22. Frequency and Length of Committee Meetings

  • The committee chair will determine the frequency and length of meetings.
  • Committee actions will be reported to the full Board.
  • All directors are free to attend any committee meetings but may be excluded by the committee as the committee deems appropriate in order to carry out its responsibilities.

23. Evaluation of the Chief Executive Officer

  • Directors are encouraged to comment to the Chief Executive Officer, the Chairman of the Board, the Lead Director or the Chairman of the Corporate Governance Committee upon the performance of the Chief Executive Officer when circumstances warrant.
  • The Corporate Governance Committee will conduct annually a formal evaluation of the Chief Executive Officer and will consider factors such as individual performance, the extent to which measures related to enterprise challenges are successfully achieved, the feedback of directors and the advice of outside experts when recommending changes to the Compensation Committee which shall establish the compensation of the Chief Executive Officer.

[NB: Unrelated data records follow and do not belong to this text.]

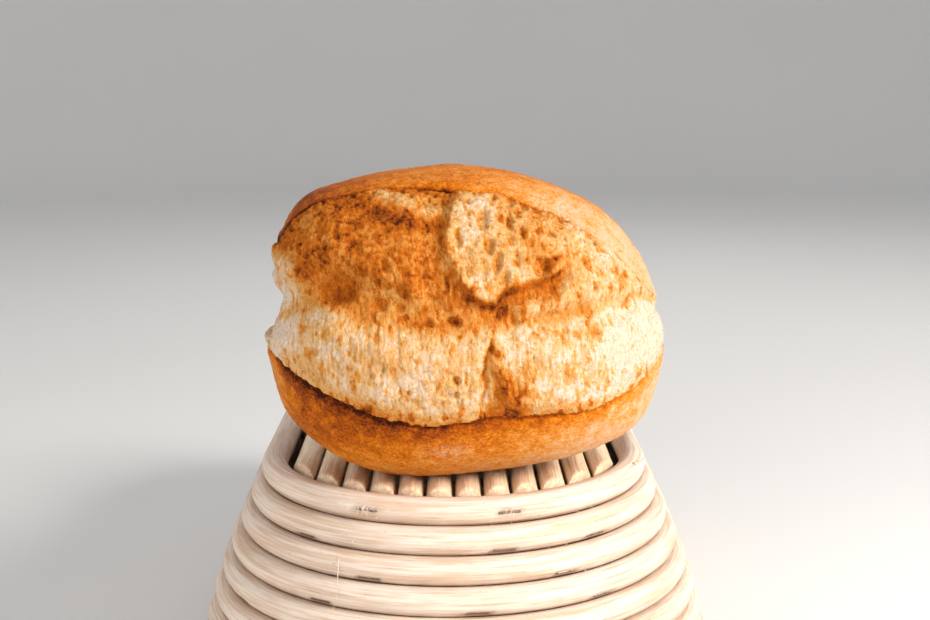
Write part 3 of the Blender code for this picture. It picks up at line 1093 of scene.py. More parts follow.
    def holes(self, x: Values, z: Values, points: Points, share: Values) -> tuple[Values, Values]:
        """Named pits and the fields of small pores.

        Args:
            x: nearly straight places along.
            z: nearly straight places up.
            points: places for noise.
            share: share of the way up the burst.

        Returns:
            The depth, and how much painted shade each place in a hole gets.
        """
        depth = np.zeros(len(x))
        hole = np.zeros(len(x))
        for pit in PITS:
            inward = pit.share(x, z)
            bowl = np.sqrt(np.clip(1 - (1 - np.clip(inward, 0, 1)) ** 2, 0, 1))
            soft = 0.55 if pit.is_hollow else 0.22
            depth = np.maximum(depth, 0.72 * pit.depth * bowl * smooth(-0.02, soft, inward))
            depth -= 0.07 * soft_line(inward + 0.16, 0.12)
            # Painted shade: each pit's floor is made darker.
            hole = np.maximum(hole, smooth(0.0, 0.5, inward) * pit.floor_shade)
        grainy = smooth(-4.0, -9.0, x) * smooth(9.0, 13.0, z)
        top_strip = smooth(0.78, 0.93, share)
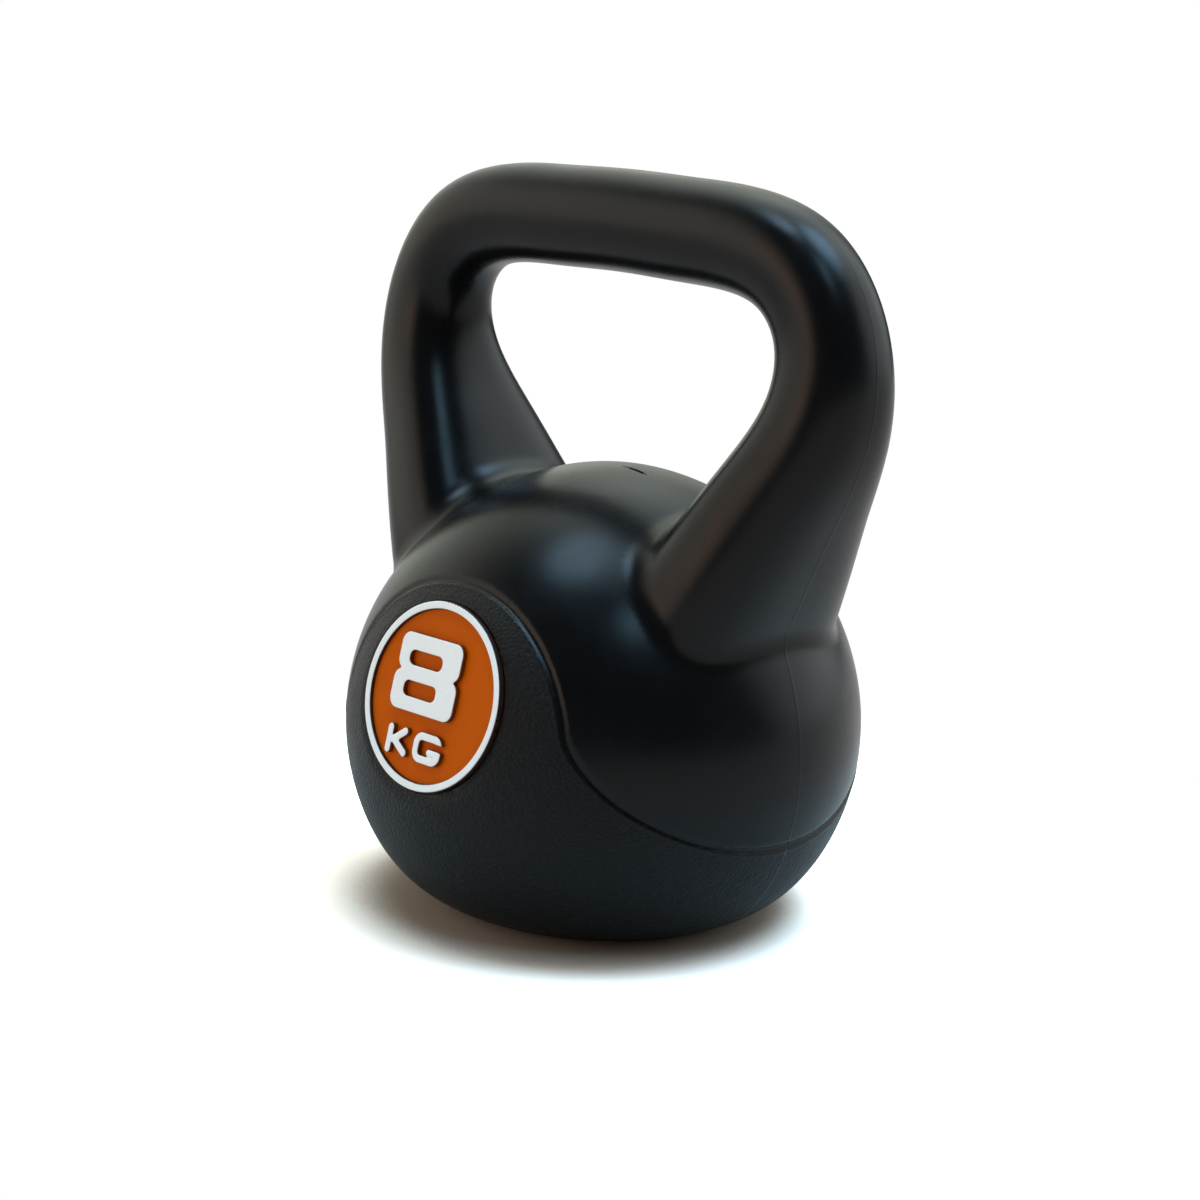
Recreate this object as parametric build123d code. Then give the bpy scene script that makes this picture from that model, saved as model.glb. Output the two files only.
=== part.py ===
"""Moulded kettlebell: a hollow plastic shell with its handle in one piece, cast full of ballast.

Lengths are in millimetres and angles in degrees. The base stands on z = 0, +Z is up, the grip
runs along X and the badge faces -Y. The origin is the centre of the base.
"""
from build123d import *
from math import atan2, cos, hypot, pi, radians, sin, sqrt
import os

# Body of the shell: a form turned about Z, in proportion to the belly. Its profile runs through
# distances from the belly's centre, every 22.5 degrees from 45 below level up to the crown
belly_radius = 92.0                     # level
belly_height = 0.792 * belly_radius     # height of the belly's centre above the floor
base_radius = 0.563 * belly_radius      # where the profile meets the floor
base_slope = 13.4                       # rise of the profile there, above level
haunch_radius = 1.021 * belly_radius    # 45 degrees below level
hip_radius = 1.03 * belly_radius        # 22.5 degrees below level
flank_radius = 0.965 * belly_radius     # 22.5 degrees above level
shoulder_radius = 0.935 * belly_radius  # 45 degrees above level
cap_radius = 0.923 * belly_radius       # 67.5 degrees above level
crown_height = 1.717 * belly_radius     # top of the body, under the grip
base_edge_fillet = 0.13 * belly_radius  # rounding where the body meets its flat base

# Handle of the shell: one loft along arcs, whose straight legs lean in and swell towards the body
grip_radius = 17.8
window_height = 67.0          # from the crown to the grip, in the middle
grip_height = crown_height + window_height + grip_radius    # of its centre line
grip_half_length = 58.4       # gentle arch of the grip, from its middle
grip_arch = 4.75              # angle that this half of the arch turns through
bend_radius = 40.1            # tight turn of the centre line beside the grip, to plumb
lean_radius = 59.6            # slower turn below it, into the leaning leg
lean_angle = 28.7
leg_length = 82.3             # straight end of the leg, down to inside the body
swell_start = 94.6            # distance along the centre line where the leg starts to swell
foot_half_thickness = 27.5
foot_half_depth = 44.7
thickness_swell = 1.85        # exponent of the growth in thickness along the leg
grip_squareness = 2.23        # exponent of the grip's superellipse; 2 is a circle
foot_squareness = 2.96        # and of the foot's
crease_fillet = 11.0          # rounding where the legs meet the body

# Walls
wall = 3.0
base_wall = 4.5
ballast_gap = 0.3             # all round the ballast, which shrinks a little as it cures

# Groove around the textured zone: an arch over the badge and a 45 degree skirt down to each side
groove_width = 1.8
groove_depth = 0.8
arch_radius = 0.602 * belly_radius
arch_height = 0.764 * belly_radius      # height of the arch's centre
skirt_height = 1.423 * belly_radius     # where the two skirt lines would cross above the arch
skirt_fillet = 0.272 * belly_radius     # inside corner between the arch and each skirt line

# Badge: a ring and a plate glued into a round seat, on a flat land that tilts up
badge_tilt = 13.5
badge_height = 0.935 * belly_radius     # height of the badge's centre, on the land
land_cut = 8.6                          # how deep the land lies in the belly's sphere
land_distance = belly_radius - land_cut     # from the belly's centre to the land, square to it
land_edge_fillet = 5.0        # soft edge of the land
seat_depth = 1.0
seat_clearance = 0.4          # around the ring
badge_proud = 1.9             # ring's front above the land
ring_radius = 32.2
ring_width = 2.7
ring_edge_fillet = 0.5
plate_recess = 1.4            # plate's face behind the ring's front
plate_clearance = 0.1
adhesive_thickness = 0.4
adhesive_margin = 1.0         # left bare around the adhesive

# Base: a shallow dish that leaves a ring to stand on, and the filling hole with its snap-in plug
dish_radius = 0.402 * belly_radius
dish_depth = 1.6
hole_radius = 17.0
counterbore_radius = 21.4
counterbore_depth = 1.8
flange_clearance = 0.4
flange_thickness = 1.6
neck_clearance = 0.2          # between the plug's neck and the hole
neck_wall = 1.8
bead_clearance = 0.2          # between the snap bead and the base wall
bead_overlap = 0.7            # how far the bead reaches over the hole's edge
bead_height = 2.0
bead_shoulder = 0.6           # height of the bead's widest circle
ballast_clearance = 1.5       # hollow left in the ballast around the plug

section_points = 12           # around each section of the handle


def superellipse(half_width, half_height, squareness):
    """Closed outline whose exponent runs from 2, an ellipse, towards a rounded rectangle."""
    points = []
    for index in range(section_points):
        angle = 2 * pi * index / section_points
        across = half_width * abs(cos(angle)) ** (2 / squareness)
        along = half_height * abs(sin(angle)) ** (2 / squareness)
        points.append(Vector(across if cos(angle) > 0 else -across, along if sin(angle) > 0 else -along))
    return Face(Wire([Edge.make_spline(points, periodic=True)]))


def centre_arcs():
    """Radius and angle of each arc of the handle's centre line, from the grip's middle down."""
    arch = radians(grip_arch)
    return ((grip_half_length / arch, arch), (bend_radius, pi / 2 - arch), (lean_radius, radians(lean_angle)))


def centre_line(distance):
    """Point and heading of the handle's centre line, a signed distance from the grip's middle."""
    side = 1 if distance >= 0 else -1
    rest = abs(distance)
    x, z, turn = 0.0, grip_height, 0.0
    for radius, angle in centre_arcs():
        step = min(rest / radius, angle)
        x += radius * (sin(turn + step) - sin(turn))
        z -= radius * (cos(turn) - cos(turn + step))
        turn += step
        rest -= radius * step
    x += rest * cos(turn)
    z -= rest * sin(turn)
    return Vector(side * x, 0, z), Vector(cos(turn), 0, -side * sin(turn))


def handle(inset):
    """Loft from foot to foot over the grip, with every section reduced by the inset."""
    grip, bend, lean = [radius * angle for radius, angle in centre_arcs()]
    bend_end = grip + bend
    lean_end = bend_end + lean
    foot = lean_end + leg_length
    distances = [0, grip / 2, grip]
    distances += [grip + bend * k / 3 for k in (1, 2, 3)]
    distances += [bend_end + lean / 2]
    distances += [lean_end + leg_length * k / 5 for k in range(6)]
    sections = []
    for distance in [-d for d in reversed(distances[1:])] + distances:
        swell = max(0.0, (abs(distance) - swell_start) / (foot - swell_start))
        half_thickness = grip_radius + (foot_half_thickness - grip_radius) * swell ** thickness_swell
        half_depth = grip_radius + (foot_half_depth - grip_radius) * swell ** 2 * (3 - 2 * swell)
        squareness = grip_squareness + (foot_squareness - grip_squareness) * swell
        point, heading = centre_line(distance)
        section = superellipse(half_depth - inset, half_thickness - inset, squareness)
        sections.append(Plane(origin=point, x_dir=(0, 1, 0), z_dir=heading) * section)
    return loft(sections)


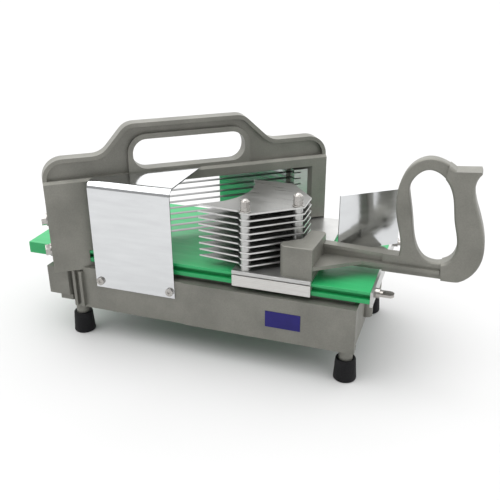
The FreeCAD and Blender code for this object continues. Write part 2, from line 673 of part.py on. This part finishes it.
# ---- assembly ----------------------------------------------------------------------
def main():
    os.makedirs(PARTS, exist_ok=True)
    near_post, far_post = blade_posts()
    tension = tension_bolts()
    arch = arch_casting(tension)
    front_screws = guard_screws()
    rear_screws = [mirrored(screw) for screw in front_screws]
    base = base_casting(arch, front_screws + rear_screws)
    save("base_casting", base)
    save("arch_casting", arch)
    save("blade_post_near", near_post)
    save("blade_post_far", far_post)
    save("blade_tension_bolts", tension)
    for i, blade in enumerate(blades()):
        save("blade_%02d" % (i + 1), blade)
    save("front_guard", without(front_guard(), front_screws))
    save("rear_guard", without(rear_guard(), rear_screws))
    save("guard_screws", front_screws + rear_screws)
    for i, (x, y) in enumerate((x, y) for x in FOOT_X for y in FOOT_Y):
        save("rubber_foot_%d" % (i + 1), rubber_foot(x, y))
    save("label_plate", box(LABEL[0], LABEL[1], -LABEL_THICK, 0, LABEL[2], LABEL[3]))

    wing_places = (WING_SCREW_INSET, BASE_WIDTH - WING_SCREW_INSET)
    clearances = [screw_clearance(y) for y in wing_places]
    save("slide_board", without(slide_board(), clearances))
    save("board_end_plate", end_plate(clearances))
    save("wing_screw_near", wing_screw(wing_places[0]))
    save("wing_screw_far", wing_screw(wing_places[1]))

    bolts = [through_bolt(x, y) for x, y in POSTS]
    block_bolts = handle_bolts()
    fixings = shield_screws()
    save("slide_plate", slide_plate(bolts + block_bolts))
    save("side_guide_near", side_guide())
    save("side_guide_far", far_side(side_guide()))
    for i, plate in enumerate(pusher_plates()):
        save("pusher_plate_%02d" % (i + 1), plate)
    for i, (x, y) in enumerate(POSTS):
        save("plate_spacers_%d" % (i + 1), spacers(x, y))
    save("through_bolts", bolts)
    save("top_washers", top_washers())
    save("lock_nuts", lock_nuts())
    save("acorn_nuts", acorn_nuts())
    handle = handle_casting(block_bolts + fixings)
    save("handle_casting", handle)
    save("handle_bolts", block_bolts)
    save("hand_shield", without(hand_shield(), fixings + [handle]))
    save("shield_screws", fixings)


main()
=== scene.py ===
import json
import math

import bmesh
import bpy
from mathutils import Matrix, Vector


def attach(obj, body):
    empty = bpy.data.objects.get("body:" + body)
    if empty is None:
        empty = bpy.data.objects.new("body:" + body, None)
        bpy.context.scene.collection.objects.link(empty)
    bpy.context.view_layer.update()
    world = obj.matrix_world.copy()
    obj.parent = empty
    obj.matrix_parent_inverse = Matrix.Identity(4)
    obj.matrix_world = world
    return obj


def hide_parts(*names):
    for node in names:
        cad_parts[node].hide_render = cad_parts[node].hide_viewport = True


# A cast-aluminium tomato slicer on a pale studio floor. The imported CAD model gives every
# shape and place; this file adds the camera, the studio, rounded edges and the materials.

MM = 0.001

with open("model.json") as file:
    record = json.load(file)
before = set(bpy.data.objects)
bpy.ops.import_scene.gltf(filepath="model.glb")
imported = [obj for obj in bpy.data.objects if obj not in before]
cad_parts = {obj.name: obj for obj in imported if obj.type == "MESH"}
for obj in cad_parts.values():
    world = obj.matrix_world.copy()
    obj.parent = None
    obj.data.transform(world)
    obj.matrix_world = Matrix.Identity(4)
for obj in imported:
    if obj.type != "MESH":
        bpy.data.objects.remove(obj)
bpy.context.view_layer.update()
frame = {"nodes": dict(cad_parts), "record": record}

# ---- camera ------------------------------------------------------------------------
# The photograph's viewpoint: in front of the handle end, looking down and to the left.
CAMERA_PLACE = Vector((0.2034, -0.6009, 0.3768))
CAMERA_YAW = math.radians(19.25)
CAMERA_DOWN = math.radians(24.5)
CAMERA_ROLL = math.radians(-0.4)
CAMERA_LENS = 49.07
SENSOR_WIDTH = 36
CAMERA_SHIFT = (0.0032, -0.0036)


def add_camera():
    camera = bpy.data.objects.new("camera", bpy.data.cameras.new("camera"))
    bpy.context.scene.collection.objects.link(camera)
    turn = Matrix.Rotation(CAMERA_YAW, 4, "Z") @ Matrix.Rotation(math.pi / 2 - CAMERA_DOWN, 4, "X")
    turn = turn @ Matrix.Rotation(CAMERA_ROLL, 4, "Z")
    camera.matrix_world = Matrix.Translation(CAMERA_PLACE) @ turn
    camera.data.lens = CAMERA_LENS
    camera.data.sensor_width = SENSOR_WIDTH
    camera.data.shift_x, camera.data.shift_y = CAMERA_SHIFT
    bpy.context.scene.camera = camera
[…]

24. Succession Planning and Development Plan

  • The Chairman of the Board and/or the Chief Executive Officer will review management succession plans at least annually with the Board of Directors.
  • The Board will review Chief Executive Officer succession plans at least annually.
  • The Board will seek to assure that the status of organizational strengths is equal to requirements of long-range goals.

25. Periodic Review

  • The Corporate Governance Committee will review these Principles for Corporate Governance periodically and will make recommendations to the Board as appropriate.

26. Executive Sessions

  • The independent members of the Board will hold regular meetings without management.
  • The Chairman of the Board or, if the Chairman of the Board is not an independent director, the Lead Director will preside over executive sessions of the Board.

27. Continuing Education

  • Directors are encouraged to take advantage of continuing education opportunities that will enhance their ability to fulfill their responsibilities.